Come è prevedibile, Fischer vuole mettere al centro l’esecuzione musicale. Lo fa posizionando l’orchestra non in buca ma sul palcoscenico, e immergendola in un bosco – le scene sono di Andrea Tocchio – come a suggerire che la musica nel capolavoro di Debussy proviene direttamente dalla natura. Tutti i professori indossano una sorta di saio francescano, incluso Fischer, che cede al vezzo di aggiungerci qualche fogliolina per mimetizzarsi tra le fronde della sua foresta.
Pur travestito da cespuglio, quel che il direttore riesce a fare con la sua orchestra è impressionante, e scardina i cliché da manuale su questo capolavoro. Fischer immagina un Pelléas del tutto estraneo ai canoni del decadentismo. I motivi dell’opera, a torto chiamati conduttori perché non conducono da nessuna parte, e il più delle volte resi diafani e impalpabili come in un continuo sospiro impressionista, al contrario qui invischiano i personaggi in sonorità tutt’altro che delicate, ma corporee e sensuali, non per questo meno poetiche. Il divenire, quindi, è impedito più da una gravità che da una stereotipata levità di prassi.
Questa imprevedibile passionalità e forza drammatica ottenuta sul piano musicale viene però smorzata da quel che avviene sulla scena. Fischer, insieme a Marco Gandini, realizza uno spettacolo funzionale, ben fatto ma assai rinunciatario. L’azione si svolge in buona parte in proscenio davanti all’orchestra, dove i cantanti si trascinano gattonando tra gli arbusti, attenti a non urtare i professori.
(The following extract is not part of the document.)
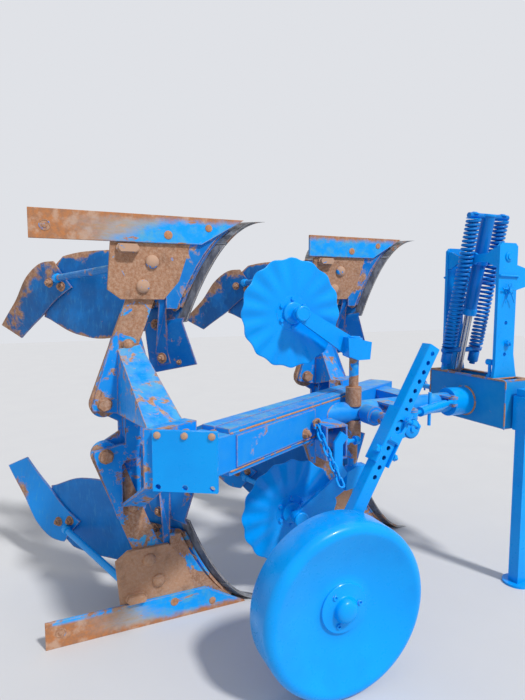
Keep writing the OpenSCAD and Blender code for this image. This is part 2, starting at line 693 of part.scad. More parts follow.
// Frame whose Z runs up along the leg, with its origin at the pivot
pivot_drop = (axis_h - wheel_d / 2);
leg_off = (pivot_x - wheel_x - pivot_drop * tan(leg_a)) * cos(leg_a);
wheel_down = pivot_drop / cos(leg_a) + (pivot_x - wheel_x - pivot_drop * tan(leg_a)) * sin(leg_a);
module arm_frame() {
    placed() translate([pivot_x, 0, axis_h]) rotate([0, leg_a, 0]) children();
}
sleeve_s = wheel_leg_s + 17;
sleeve_l = 246;
module arm_piece() {
    y1 = pivot_end;
    color(blue) arm_frame() difference() {
        union() {
            translate([-leg_off - sleeve_s / 2, leg_y - sleeve_s / 2, -sleeve_l / 2])
                cube([sleeve_s, sleeve_s, sleeve_l]);
            translate([0, y1, 0]) along_y(hub_w, pivot_d + 26);
            plate_xz(y1, 22) hull() {
                circle(d = pivot_d + 26);
                translate([-leg_off + sleeve_s / 2 - 6, 0]) square([12, 150], center = true);
            }
        }
        translate([0, y1 - 1, 0]) along_y(hub_w + 2, pivot_d + 2 * fit);
        translate([-leg_off - wheel_leg_s / 2 - seat, leg_y - wheel_leg_s / 2 - seat, -sleeve_l])
            cube([wheel_leg_s + 2 * seat, wheel_leg_s + 2 * seat, 2 * sleeve_l]);
        // window in the sleeve's outer wall
        translate([-leg_off, leg_y, 0]) hull() for (k = [-45, -95]) translate([0, 0, k])
            rotate([90, 0, 0]) cylinder(h = 60, d = 30);
    }
}
hole_pitch = 50;
leg_up = 360;
module leg_tube_piece() {
    color(blue) arm_frame() difference() {
        translate([-leg_off - wheel_leg_s / 2, leg_y - wheel_leg_s / 2, -wheel_down - 35])
            cube([wheel_leg_s, wheel_leg_s, wheel_down + 35 + leg_up]);
        translate([-leg_off - wheel_leg_s / 2 + 6, leg_y - wheel_leg_s / 2 + 6, -wheel_down + 60])
            cube([wheel_leg_s - 12, wheel_leg_s - 12, wheel_down + leg_up]);
        for (i = [0:12]) translate([-leg_off, leg_y + wheel_leg_s, leg_up - 30 - i * hole_pitch])
            rotate([90, 0, 0]) cylinder(h = 2 * wheel_leg_s, d = leg_hole_d);
    }
    color(blue) placed() translate([wheel_x, wheel_face + 62, wheel_d / 2])
        along_y(leg_y - wheel_leg_s / 2 - wheel_face - 62, axle_d);
}
axle_d = 40;
module wheel_piece() {
    w = wheel_w;
    r = wheel_d / 2;
    t = wheel_t;
    // radius and depth from the outer plane of the dished sheet
    color(blue) placed() translate([wheel_x, wheel_face, wheel_d / 2]) rotate([-90, 0, 0])
        rotate_extrude($fn = 96) difference() {
            union() {
                polygon([[r - 22, 0], [r - 8, 3], [r - 1.5, 10], [r, 20], [r, w], [r - t, w],
                    [r - t, 22], [r - 7, 13.5], [r - 11, 8.5], [r - 22, t],
                    [r - 34, 9.5], [r - 70, 24], [150, 36], [110, 47], [80, 52 + t], [38, 52 + t],
                    [38, 46], [80, 46], [110, 41], [150, 30], [r - 70, 18], [r - 34, 3.5]]);
                translate([axle_d / 2 + fit, 46]) square([20, 62]);
                translate([20, 46]) square([22, t]);
            }
            translate([-1, 60]) square([axle_d / 2 + fit + 1, 200]);
            translate([-1, 0]) square([axle_d / 2 + fit + 1, 62]);
        }
}

// Adjusting spindle at the right of the frame, pinned between two pairs of lugs
eye_h = 20;
eye_d = 42;
bolt_d = 20;
spindle_a = [1370, -300, axis_h + 20];
spindle_b = [1712, -165, axis_h + 20];
module spindle_piece() {
    v = spindle_b - spindle_a;
    l = norm(v);
    color(blue) placed() translate(spindle_a) rotate([0, 0, atan2(v.y, v.x)]) difference() {
        union() {
            along_x(l, 18);
            translate([60, 0, 0]) along_x(l - 170, 40);
            translate([l - 112, 0, 0]) along_x(34, 34);
            translate([l / 2 - 40, 0, -70]) cylinder(h = 140, d = 14);
            for (x = [0, l]) translate([x, 0, -eye_h / 2]) cylinder(h = eye_h, d = eye_d);
        }
        for (x = [0, l]) translate([x, 0, -eye_h]) cylinder(h = 2 * eye_h, d = bolt_d + 2 * seat);
    }
}
module lugs_piece() {
    color(old_blue) placed() difference() {
        union() {
            for (p = [spindle_a, spindle_b], s = [-1, 1])
                translate([p.x, p.y, p.z + s * (eye_h / 2 + seat + 5) - 5]) linear_extrude(10) union() {
                    circle(d = eye_d);
                    polygon([[-eye_d / 2, 0], [eye_d / 2, 0], [30, shaft_y - p.y], [-30, shaft_y - p.y]]);
                }
            for (p = [spindle_a, spindle_b]) translate(p - [0, 0, 26]) cylinder(h = 52, d = bolt_d);
        }
        translate([1300, shaft_y, axis_h]) along_x(500, shaft_d);
    }
}

// Hanging chain of plain links
link_n = 8;
link_w = 8;
link_in = 32;
chain_a = [985, -212, 770];
chain_b = [985, -395, 590];
module link_piece() {
    half = link_in / 2 - 7;
    for (s = [-1, 1]) {
        translate([0, 0, s * half]) rotate([90, 0, 0])
            rotate([0, 0, s > 0 ? 0 : 180]) rotate_extrude(angle = 180, $fn = 24)
                translate([7 + link_w / 2, 0]) circle(d = link_w, $fn = 16);
        translate([s * (7 + link_w / 2), 0, -half]) cylinder(h = 2 * half, d = link_w, $fn = 16);
    }
}
module chain_piece() {
    v = chain_b - chain_a;
    color(blue) placed() translate(chain_a)
        rotate([0, acos(v.z / norm(v)), atan2(v.y, v.x)])
            for (i = [0:link_n-1]) translate([0, 0, link_in / 2 + i * (link_in - 0.4)])
                rotate([0, 0, i % 2 * 90]) link_piece();
    // ears on the beam with the pin that the first link hangs on
    color(old_blue) placed() difference() {
        union() {
            translate(chain_a + [-14, -2.5, 1.5]) along_x(28, link_w - 1);
            for (x = [-14, 8]) translate([chain_a.x + x, chain_a.y - 8, chain_a.z - 8]) cube([6, 60, 20]);
        }
        beam_block();
        translate([0, 0, -1]) linear_extrude(3000)
            polygon([[900, -200], [1100, -80], [1100, 0], [900, 0]]);
    }
}

trough_piece();  // cross_trough
bearing_piece();  // shaft_bearing
posts_piece();  // tower_posts
bridge_piece();  // tower_bridge
link_bracket_piece();  // top_link_bracket
hitch_piece();  // hitch_shaft
stand_sleeve_piece();  // stand_sleeve
stand_piece();  // parking_stand
shaft_piece();  // turnover_shaft
crank_piece();  // crank
beam_piece();  // main_beam
flange_piece();  // end_flange
tie_piece();  // frame_tie
bracket(rear, mitre(root_w), 101);  // rear_bracket
bracket(front, 1076, 1256);  // front_bracket
body_at(rear, false) leg_piece();  // leg_rear_lower
body_at(rear, true) leg_piece();  // leg_rear_upper
body_at(front, false) leg_piece();  // leg_front_lower
body_at(front, true) leg_piece();  // leg_front_upper
body_at(rear, false) frog_piece();  // frog_rear_lower
body_at(rear, true) frog_piece();  // frog_rear_upper
body_at(front, false) frog_piece();  // frog_front_lower
body_at(front, true) frog_piece();  // frog_front_upper
body_at(rear, false) landside_piece(true);  // landside_rear_lower
body_at(rear, true) landside_piece(true);  // landside_rear_upper
body_at(front, false) landside_piece(false);  // landside_front_lower
body_at(front, true) landside_piece(false);  // landside_front_upper
body_at(rear, false) share_piece();  // share_rear_lower
body_at(rear, true) share_piece();  // share_rear_upper
body_at(front, false) share_piece();  // share_front_lower
body_at(front, true) share_piece();  // share_front_upper
body_at(rear, false) board_piece();  // mouldboard_rear_lower
body_at(rear, true) board_piece();  // mouldboard_rear_upper
body_at(front, false) board_piece();  // mouldboard_front_lower
body_at(front, true) board_piece();  // mouldboard_front_upper
body_at(rear, false) tail_piece();  // tail_rear_lower
body_at(rear, true) tail_piece();  // tail_rear_upper
body_at(front, false) tail_piece();  // tail_front_lower
body_at(front, true) tail_piece();  // tail_front_upper
body_at(rear, false) cover_piece();  // cover_rear_lower
body_at(rear, true) cover_piece();  // cover_rear_upper
body_at(front, false) cover_piece();  // cover_front_lower
body_at(front, true) cover_piece();  // cover_front_upper
stems_piece();  // coulter_stems
coulter_arm_piece(false);  // coulter_arm_upper
coulter_arm_piece(true);  // coulter_arm_lower
disc_piece(false);  // disc_upper
disc_piece(true);  // disc_lower
pivot_piece();  // wheel_pivot
arm_piece();  // wheel_arm
leg_tube_piece();  // wheel_leg
wheel_piece();  // depth_wheel
spindle_piece();  // spindle
lugs_piece();  // spindle_lugs
chain_piece();  // chain
barrel_piece();  // turn_cylinder
rod_piece();  // turn_rod
springs_piece();  // return_springs
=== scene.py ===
import json
import math
import random
import bmesh
import bpy
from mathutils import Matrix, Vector


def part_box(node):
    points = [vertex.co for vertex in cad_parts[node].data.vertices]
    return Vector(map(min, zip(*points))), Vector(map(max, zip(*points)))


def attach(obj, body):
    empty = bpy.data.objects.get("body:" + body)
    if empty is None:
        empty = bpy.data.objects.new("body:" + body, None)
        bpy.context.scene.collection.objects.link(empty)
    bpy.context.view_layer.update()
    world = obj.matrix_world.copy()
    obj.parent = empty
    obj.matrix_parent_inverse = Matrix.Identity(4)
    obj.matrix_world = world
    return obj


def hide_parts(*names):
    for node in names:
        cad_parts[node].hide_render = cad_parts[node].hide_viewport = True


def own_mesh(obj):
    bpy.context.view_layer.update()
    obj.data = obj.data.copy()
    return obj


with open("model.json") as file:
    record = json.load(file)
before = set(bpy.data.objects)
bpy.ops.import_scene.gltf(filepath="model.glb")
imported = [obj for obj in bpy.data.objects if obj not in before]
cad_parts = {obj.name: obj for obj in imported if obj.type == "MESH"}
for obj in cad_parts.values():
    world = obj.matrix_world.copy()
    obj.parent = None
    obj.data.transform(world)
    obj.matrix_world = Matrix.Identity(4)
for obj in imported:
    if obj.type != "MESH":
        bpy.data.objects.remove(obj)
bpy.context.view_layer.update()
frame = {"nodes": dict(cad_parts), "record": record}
scene = bpy.context.scene
print("frame loaded")

# places below are in millimetres from the rear heel, as in the part's source
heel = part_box("landside_rear_lower")[0]
plough = {
    "axisHeight": 780,
    "axisY": -85,
    "frontStep": (1000, 300),    # front bodies ahead and to the left of the rear ones
    "beamAngle": 30,
    "beamStart": (409, -446),
}


def at(x, y, z):
    return Vector((heel.x + x / 1000, heel.y + y / 1000, heel.z + z / 1000))


def onBody(front, upper, x, y, z):
    # upper bodies mirror the lower ones in the turnover axis' height
    dx, dy = plough["frontStep"] if front else (0, 0)
    return at(x + dx, y + dy, 2 * plough["axisHeight"] - z if upper else z)


def onBeam(along, side, up):
    # along the slanting beam from its rear end, to its left, and over the axis
    a = math.radians(plough["beamAngle"])
    x0, y0 = plough["beamStart"]
    return at(x0 + along * math.cos(a) - side * math.sin(a),
              y0 + along * math.sin(a) + side * math.cos(a), plough["axisHeight"] + up)


# camera at the photograph's place
eye = {"place": (-16, -1933, 1260), "heading": 65.84, "down": 5.646, "lens": 27.05}
camera = bpy.data.objects.new("photoCamera", bpy.data.cameras.new("photoCamera"))
camera.data.lens = eye["lens"]
camera.data.sensor_width = 36
camera.data.clip_start = 0.05
camera.location = at(*eye["place"])
camera.rotation_euler = (math.radians(90 - eye["down"]), 0, math.radians(eye["heading"] - 90))
scene.collection.objects.link(camera)
scene.camera = camera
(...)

Altre volte sono posizionati dietro, su praticabili mobili che vanno su e giù affiorando dai rami. Staticità, gesti stereotipati, tutto un indicare morboso e un alludere prevedibile, con i cantanti che alla fine fanno come al solito, come il mestiere suggerisce. Poco si coglie del trauma di Mélisande, dell’esitante passionalità di Pelléas, di quella vera e propria metafisica dell’eros tracciata da Maeterlinck: forse ci si poteva pensare un po’ di più. Tra gli interpreti spicca il Golaud di Tassis Christoyannis, per il corpo del suo declamato. Elegante il Pelléas di Bernard Richter, bravissimo a sottolineare la candida ingenuità del protagonista, mentre è decisamente sopra le righe la Mélisande di Patricia Petibon, che con la mise scelta per lei da Anna Biagiotti, con parrucca vermiglia preraffaelita, pare uscita da un film di Tim Burton.